Conservation efforts in the last decade, including aquarium- and zoo-supported breeding programs for reintroduction, have edged the Grand Cayman blue iguana back to endangered from critically endangered. The cousins of Shedd’s blue iguana can enjoy long-term recovery if enough of their island habitat stays protected.
Dr. Chuck Knapp, Shedd’s vice president of conservation and research and a field biologist who has devoted his life to studying the Cyclura iguanas native to the Bahamas and Caribbean, co-chairs the IUCN Iguana Specialist Group. He and his colleagues are considered the world’s leading authorities on these lizards.
“Shedd is responsible for assessing Cyclura cychlura and two subspecies, C. c. figginsi and C. c. cychlura for the IUCN Red List,” says Chuck. “That’s all based on the fieldwork we’ve been doing for 20 years. We are mandated with ensuring that these animals are on the Red List and that the data is current. Right now I’m in the process of updating the assessments for the iguanas we study.”
He adds that many species on the Red List fall under the Data Deficient category. “We have no idea of their populations. More species are data-deficient than those that we have information for. They may be disappearing before our eyes and we don’t know it.”
That’s why Chuck and his colleagues take their iguana assessments so seriously. “It a lot of work, but it’s so incredibly important to the survival of these species.”
You don’t have to be a scientist to take action to help endangered species. Meg Matthews, manager of conservation communications, says, “There are a lot of choices we can make to protect not only endangered species, but all species.
“Pollution is a major threat to many aquatic animals. At Shedd, we work to keep our local waters healthy by using all-organic gardening methods. You can do the same thing around your home. Bypass the chemical pesticides and fertilizers and use products that won’t send toxins into our waterways when it rains.”
Plastic is another threat, she says. “When plastic trash gets into waterways, it never disappears. It just breaks down into smaller and smaller pieces that wind up in the stomachs of many animals, including endangered sea birds and sea turtles. Minimize your plastic use, and recycle or reuse the plastics products that you need.”

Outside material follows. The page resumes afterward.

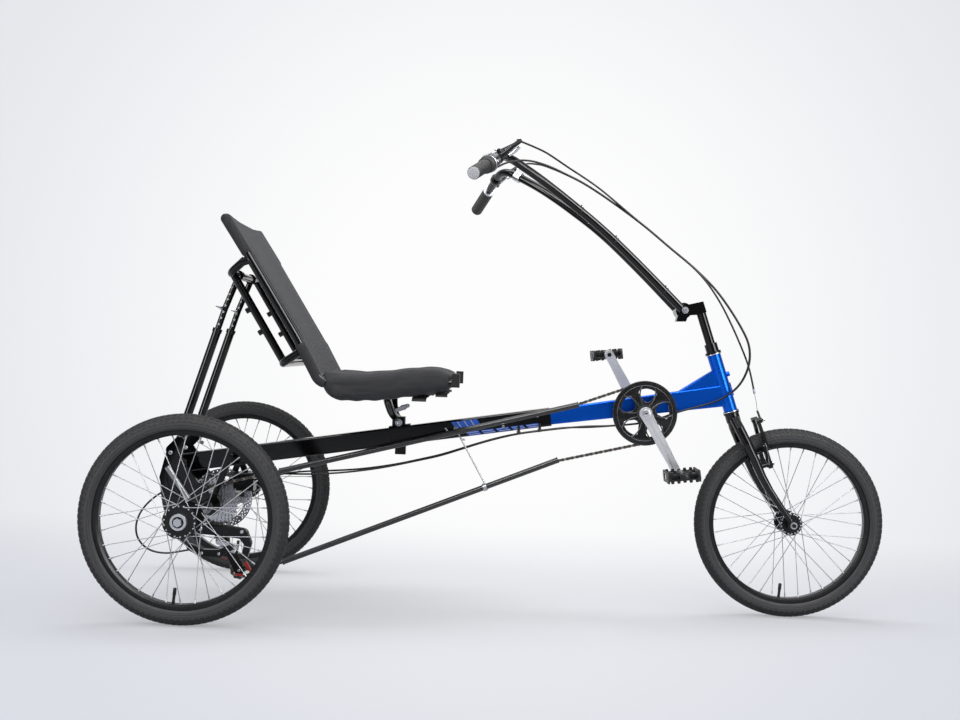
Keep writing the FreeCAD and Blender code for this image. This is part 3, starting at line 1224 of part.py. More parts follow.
def hanger(tubes):
    """Thin rod from the main tube to a ring on the lower chain tube."""
    (xa, za), (xb, zb) = LOWER_TUBE
    x = xa + (xb - xa) * RING_SHARE
    z = za + (zb - za) * RING_SHARE
    along = vec(xb - xa, 0, zb - za).normalize() * (RING_LENGTH / 2)
    ring_mid = vec(x, CHAIN_Y, z)
    ring = pipe(ring_mid - along, ring_mid + along, CHAIN_TUBE_R + RING_WALL, CHAIN_TUBE_R)
    side = -MAIN_TUBE_WIDTH / 2
    arm = rod(ring_mid + vec(0, 0, CHAIN_TUBE_R + 0.5), vec(HANGER_X, side - 3, tube_z(HANGER_X)), HANGER_ROD_R)
    foot = y_rod(HANGER_X, tube_z(HANGER_X), side - 8, side, 6)
    return join([ring, arm, foot]).cut(tubes[1])


# ---------------------------------------------------------------- cables
# points along the steered parts of each cable's housing: x from the front axle, y, z
SHIFTER_LEAD = ((-805.6, -224.3, 879.9), (-787.3, -165.8, 901.6), (-736.0, -148.0, 913.0),
                (-683.0, -134.0, 904.0), (-627.1, -108.0, 884.2), (-586.1, -94.0, 868.3))
LEFT_LEVER_LEAD = ((-748.0, 182.0, 945.0), (-732.0, 122.0, 944.0), (-726.7, 60.0, 937.0),
                   (-705.6, 20.0, 929.9), (-686.5, -20.0, 920.7), (-658.0, -60.0, 904.1),
                   (-624.0, -80.0, 887.0), (-586.1, -88.4, 868.3))
BUNDLE = ((-539.4, -76.0, 844.4), (-489.5, -57.0, 816.0), (-443.3, -52.0, 785.7), (-396.9, -47.0, 752.7),
          (-344.6, -41.0, 712.0), (-292.4, -36.0, 673.7), (-256.5, -33.0, 643.7), (-217.7, -30.0, 607.2),
          (-178.5, -28.0, 557.4), (-144.7, -27.0, 506.0), (-127.0, -27.0, 471.0), (-122.0, -27.5, 435.6),
          (-127.5, -27.5, 400.0), (-144.5, -28.0, 363.6), (-170.0, -28.5, 337.0), (-206.0, -26.5, 315.5))
BUNDLE_SPACING = 5.6          # brake cable beside the shift cable
CABLE_JOINT = 0.8             # between the steered part of a cable and the frame's part
FRONT_BRAKE_CABLE = ((-750.0, -184.0, 951.0), (-696.9, -152.0, 938.2), (-662.5, -128.0, 922.5),
                     (-624.2, -104.0, 902.9), (-586.1, -86.0, 884.2), (-539.3, -68.0, 858.0),
                     (-490.5, -63.0, 821.0), (-444.3, -59.5, 785.0), (-398.0, -54.5, 752.0),
                     (-346.0, -49.0, 711.0), (-294.0, -44.0, 672.5), (-259.0, -41.0, 641.0),
                     (-230.7, -34.0, 608.4), (-202.0, -24.0, 569.0), (-177.2, -15.0, 527.5),
                     (-152.4, -10.0, 480.1), (-126.9, -10.0, 423.9), (-113.7, -10.0, 382.6),
                     (-100.0, -7.0, 327.9), (-92.0, -3.0, 284.0))
# and along the parts on the frame: x as a share of half the wheelbase, y, z
SHIFT_CABLE_REAR = ((0.6720, -24.5, 301.2), (0.5927, -24.5, 283.0), (0.5336, -24.5, 264.0),
                    (0.4749, -24.5, 250.5), (0.4156, -24.0, 244.0), (0.3456, -24.0, 237.0),
                    (0.2770, -24.0, 232.0), (0.2111, -24.0, 223.0), (0.1293, -24.0, 211.5),
                    (0.0488, -24.0, 201.3), (-0.0202, -24.0, 188.8), (-0.0891, -24.0, 174.3),
                    (-0.1579, -25.0, 158.6), (-0.2269, -26.0, 144.0), (-0.2955, -28.0, 131.2),
                    (-0.3641, -28.0, 118.0), (-0.4334, -28.0, 106.1), (-0.5013, -28.0, 97.0),
                    (-0.5712, -28.0, 89.5), (-0.6412, -28.0, 84.5), (-0.7104, -28.0, 82.0),
                    (-0.7806, -26.0, 81.3), (-0.8641, -25.0, 79.5), (-0.9472, -25.0, 75.0),
                    (-1.0290, -25.5, 66.0), (-1.1055, -26.0, 50.0), (-1.1781, -27.0, 27.0),
                    (-1.2375, -29.0, -8.0), (-1.2718, -32.0, -52.0), (-1.2691, -36.0, -98.0),
                    (-1.2269, -41.0, -130.0), (-1.1662, -46.0, -138.0), (-1.1108, -50.0, -130.0),
                    (-1.0607, -53.0, -121.0))
BRAKE_CABLE_REAR = ((0.6720, -18.9, 301.2), (0.5927, -18.9, 283.0), (0.5336, -18.9, 264.0),
                    (0.4749, -18.9, 250.5), (0.4156, -18.4, 244.0), (0.3456, -18.4, 238.0),
                    (0.2770, -18.4, 234.0), (0.2071, -18.2, 229.5), (0.1377, -18.0, 224.0),
                    (0.0844, -18.0, 218.0), (0.0290, -18.0, 211.0), (-0.0347, -18.0, 200.5),
                    (-0.0923, -18.0, 188.0), (-0.1484, -18.0, 173.0), (-0.2216, -18.5, 152.0),
                    (-0.2962, -20.0, 135.0), (-0.3641, -20.5, 122.0), (-0.4344, -21.0, 111.5),
                    (-0.5013, -20.5, 103.0), (-0.5712, -16.0, 96.0), (-0.6412, -7.0, 91.0),
                    (-0.7058, 7.0, 86.0), (-0.7718, 27.0, 77.0), (-0.8391, 46.0, 62.0), (-0.9024, 54.0, 50.0))


def cable(name, points):
    """Cable housing along its points; prints its length, its smallest bend and the volume's share."""
    shape = bent_tube(points, CABLE_R)
    path = rounded_path(points)
    bends = [edge.Curve.Radius for edge in path.Edges if hasattr(edge.Curve, "Radius")]
    share = shape.Volume / (math.pi * CABLE_R ** 2 * path.Length)
    print("  %-14s length %7.1f  bends %3d  smallest radius %6.1f  volume/section %.5f"
          % (name, path.Length, len(bends), min(bends), share))
    return shape


def steered(table, y=0.0):
    """Points of a steered cable, moved sideways by y."""
    return [from_front(point) + vec(0, y, 0) for point in table]


def on_frame(table):
    return [vec(share * WHEELBASE / 2, y, z) for share, y, z in table]


def past_joint(points):
    """The frame's part of a cable starts just past the steered part's end."""
    end = points[-1]
    return [end + (end - points[-2]).normalize() * CABLE_JOINT]


def build_cables():
    shift = steered(SHIFTER_LEAD + BUNDLE)
    brake = steered(LEFT_LEVER_LEAD) + steered(BUNDLE, BUNDLE_SPACING)
    save("front_brake_cable", cable("front brake", steered(FRONT_BRAKE_CABLE)).cut(brake_lever(-1)))
    save("steering_loop_cables", cable("shift, front", shift).cut(twist_shifter()),
         cable("brake, front", brake).cut(brake_lever(1)))
    save("frame_cables", cable("shift, rear", past_joint(shift) + on_frame(SHIFT_CABLE_REAR)),
         cable("brake, rear", past_joint(brake) + on_frame(BRAKE_CABLE_REAR)).cut(brake_caliper()))


def build_all():
    build_wheel("front", FRONT_AXLE_X, 0, 0)
    build_wheel("rear_right", REAR_AXLE_X, -TRACK / 2, -1)
    build_wheel("rear_left", REAR_AXLE_X, TRACK / 2, 1)
    build_frame()
    build_rear_axle()
    build_seat()
    build_steering()
    build_cranks()
    build_chain_line()
    build_cables()


build_all()
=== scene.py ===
import math

import bmesh
import bpy
import numpy as np
from mathutils import Matrix, Vector


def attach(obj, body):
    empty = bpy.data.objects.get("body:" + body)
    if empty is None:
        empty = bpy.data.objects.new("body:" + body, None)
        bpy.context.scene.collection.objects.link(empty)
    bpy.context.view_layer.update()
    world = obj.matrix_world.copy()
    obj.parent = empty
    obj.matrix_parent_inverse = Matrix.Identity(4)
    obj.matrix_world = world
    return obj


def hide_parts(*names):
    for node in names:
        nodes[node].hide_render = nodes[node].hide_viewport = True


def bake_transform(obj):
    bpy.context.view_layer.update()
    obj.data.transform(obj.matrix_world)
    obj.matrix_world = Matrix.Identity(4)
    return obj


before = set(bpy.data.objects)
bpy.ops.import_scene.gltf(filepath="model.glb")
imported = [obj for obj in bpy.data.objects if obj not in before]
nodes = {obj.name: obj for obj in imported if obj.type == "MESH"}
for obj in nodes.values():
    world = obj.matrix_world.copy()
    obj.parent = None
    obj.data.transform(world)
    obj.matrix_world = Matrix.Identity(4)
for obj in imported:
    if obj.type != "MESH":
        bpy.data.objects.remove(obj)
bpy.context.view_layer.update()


# ---------------------------------------------------------------- studio
# A pale floor that runs up into a pale wall without a corner, lit softly from above and from
# the camera's side, with the camera square to the trike's right side as in a catalogue view.
def colour(text):
    """Display colour, as six hex digits, to the linear values the renderer works in."""
    levels = [int(text[i:i + 2], 16) / 255 for i in (0, 2, 4)]
    return (*[v / 12.92 if v <= 0.04045 else ((v + 0.055) / 1.055) ** 2.4 for v in levels], 1.0)


def add(tree, kind, inputs=None, **settings):
    """Adds a node; each input is a value, or an output socket to link from."""
    node = tree.nodes.new(kind)
    for key, value in settings.items():
        setattr(node, key, value)
    for key, value in (inputs or {}).items():
        if isinstance(value, bpy.types.NodeSocket):
            tree.links.new(value, node.inputs[key])
        else:
            node.inputs[key].default_value = value
    return node


def gathered(*shapes):
    """Several shapes' points and faces as one."""
    points, faces = [], []
    for more, rings in shapes:
        base = len(points)
        points.extend(more)
        faces.extend([tuple(base + i for i in face) for face in rings])
    return points, faces


def skinned(rows, ring=True, loop=False, ends=False):
    """Points and faces over equal rows of points; a ring closes each row, a loop joins last to first."""
    wide = len(rows[0])
    faces = []
    for row in range(len(rows) if loop else len(rows) - 1):
        here, there = row * wide, (row + 1) % len(rows) * wide
        for index in range(wide if ring else wide - 1):
            after = (index + 1) % wide
            faces.append((here + index, here + after, there + after, there + index))
    points = [point for row in rows for point in row]
    if ends:
        faces += [tuple(range(wide - 1, -1, -1)), tuple(range(len(points) - wide, len(points)))]
    return points, faces


def smoothed(data, made, sharp):
    """Joins a mesh's equal points, turns its faces outwards and smooths it except at sharp corners."""
    work = bmesh.new()
    work.from_mesh(data)
    bmesh.ops.remove_doubles(work, verts=work.verts, dist=1e-6)
    bmesh.ops.recalc_face_normals(work, faces=work.faces)
    work.to_mesh(data)
    work.free()
    data.shade_smooth()
    data.set_sharp_from_angle(angle=math.radians(sharp))
    data.materials.clear()
    data.materials.append(made)


def entered(name, data, body, stands_for=None):
    """Puts a mesh in the scene as a piece that rides on a body and may stand for a CAD node."""
    piece = bpy.data.objects.new(name.replace(" ", "_"), data)
    bpy.context.scene.collection.objects.link(piece)
    if body:
        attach(piece, body)
    if stands_for:
        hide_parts(stands_for)
    return piece


def shaped(name, shapes, made, body=None, stands_for=None, sharp=35):
    """Makes one piece of some shapes' points and faces."""
    points, faces = gathered(*shapes)
    data = bpy.data.meshes.new(name)
    data.from_pydata([tuple(p) for p in points], [], faces)
    data.validate()
    smoothed(data, made, sharp)
    return entered(name, data, body, stands_for)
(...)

And who says you can’t have fun while you’re doing a good deed for endangered species? Join Shedd for one of our Great Lakes Action Days. You can help restore habitats by cleaning beaches, planting native flora and collecting data for citizen science projects in local wetlands and other key ecosystems.
Endangered Species Day is about hope. “Shedd’s responsibility is to showcase these wonderful animals to let the public know about their plight,” says iguana expert Chuck. “But there are also incredible stories of recovery, based on sound science, effort and the commitment of agencies, organizations and, most of all, individuals.”